Goal: Your answer is a single number: the count of lines that contain the string "from".
++++++++
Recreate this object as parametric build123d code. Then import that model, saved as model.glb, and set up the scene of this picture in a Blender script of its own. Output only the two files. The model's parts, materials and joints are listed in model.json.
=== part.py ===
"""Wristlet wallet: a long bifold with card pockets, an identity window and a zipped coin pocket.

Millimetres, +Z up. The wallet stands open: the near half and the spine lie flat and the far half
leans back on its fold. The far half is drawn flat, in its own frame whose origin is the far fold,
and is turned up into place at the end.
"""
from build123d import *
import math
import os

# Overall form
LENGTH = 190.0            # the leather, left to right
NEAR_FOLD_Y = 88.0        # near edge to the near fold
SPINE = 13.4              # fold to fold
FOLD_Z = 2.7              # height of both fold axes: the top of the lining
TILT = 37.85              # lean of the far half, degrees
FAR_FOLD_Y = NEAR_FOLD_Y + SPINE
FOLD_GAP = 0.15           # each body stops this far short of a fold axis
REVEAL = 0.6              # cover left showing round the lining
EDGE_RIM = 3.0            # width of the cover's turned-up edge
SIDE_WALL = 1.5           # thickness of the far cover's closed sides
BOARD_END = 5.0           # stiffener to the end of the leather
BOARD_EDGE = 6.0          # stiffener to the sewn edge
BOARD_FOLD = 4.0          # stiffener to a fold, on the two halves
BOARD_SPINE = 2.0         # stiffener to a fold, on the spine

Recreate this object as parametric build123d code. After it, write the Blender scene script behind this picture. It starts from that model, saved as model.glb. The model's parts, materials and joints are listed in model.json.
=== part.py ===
++++++++
Result: 2